For the time being, he and his father have been able to pay for food, rather than relying on humanitarian aid.
“But we’re some of the lucky ones,” Reef said, expressing hope for a ceasefire and explaining that the aid situation stabilized during the previous truce, when several hundred trucks entered Gaza each day for distribution at hundreds of sites — most of which are no longer operational amid the gradual breakdown of law and order in the Strip.

Aid pallets are dropped from a military plane over Nuseirat in the central Gaza Strip during an airdrop mission on August 4, 2025. (AFP)
Reef too declined to publicize his last name due to what he said were safety concerns.

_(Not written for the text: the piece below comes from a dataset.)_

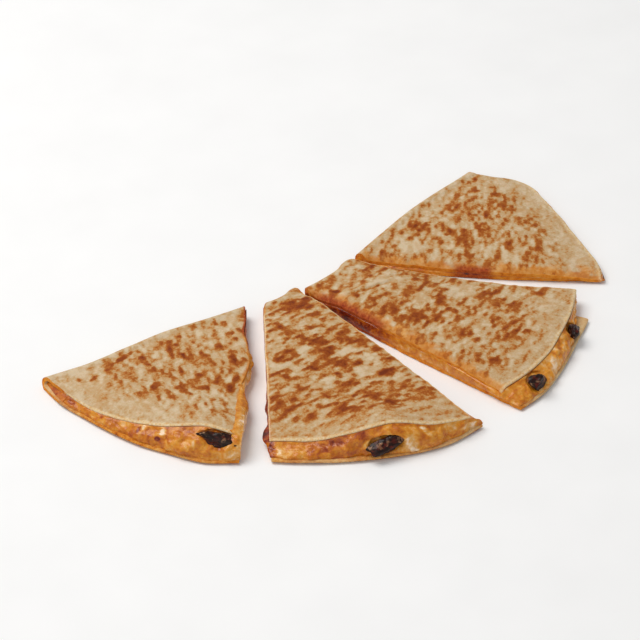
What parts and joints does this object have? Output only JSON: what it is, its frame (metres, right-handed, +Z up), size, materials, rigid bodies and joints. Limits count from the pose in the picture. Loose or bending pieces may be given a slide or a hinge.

Hamad had a different approach and insisted on speaking on the record.
“I don’t want to die in silence. I want the people [to] know [about] our suffering. I want to feel that there [is] some humanity in this world [and that] there are people who do not support collective punishment,” he said.
The phone interview was held shortly after the Hamas terror group released a video of Evyatar David, showing the Israeli hostage emaciated and forced to dig what could become his own grave.
Asked for his reaction to the clip, Hamad responded: “I feel sorry for him and sorry for us. We don’t want them to suffer, and we don’t want to suffer ourselves.”
Israeli officials retort that David and the other hostages are being intentionally starved by their captors, whereas Jerusalem is allowing aid to enter the Strip, and Hamas diverts the aid from civilians. They point out that other adults in Gaza have typically lost far less weight than David has.
Disputing that framing, Hamad insisted that “Gaza is also being starved.”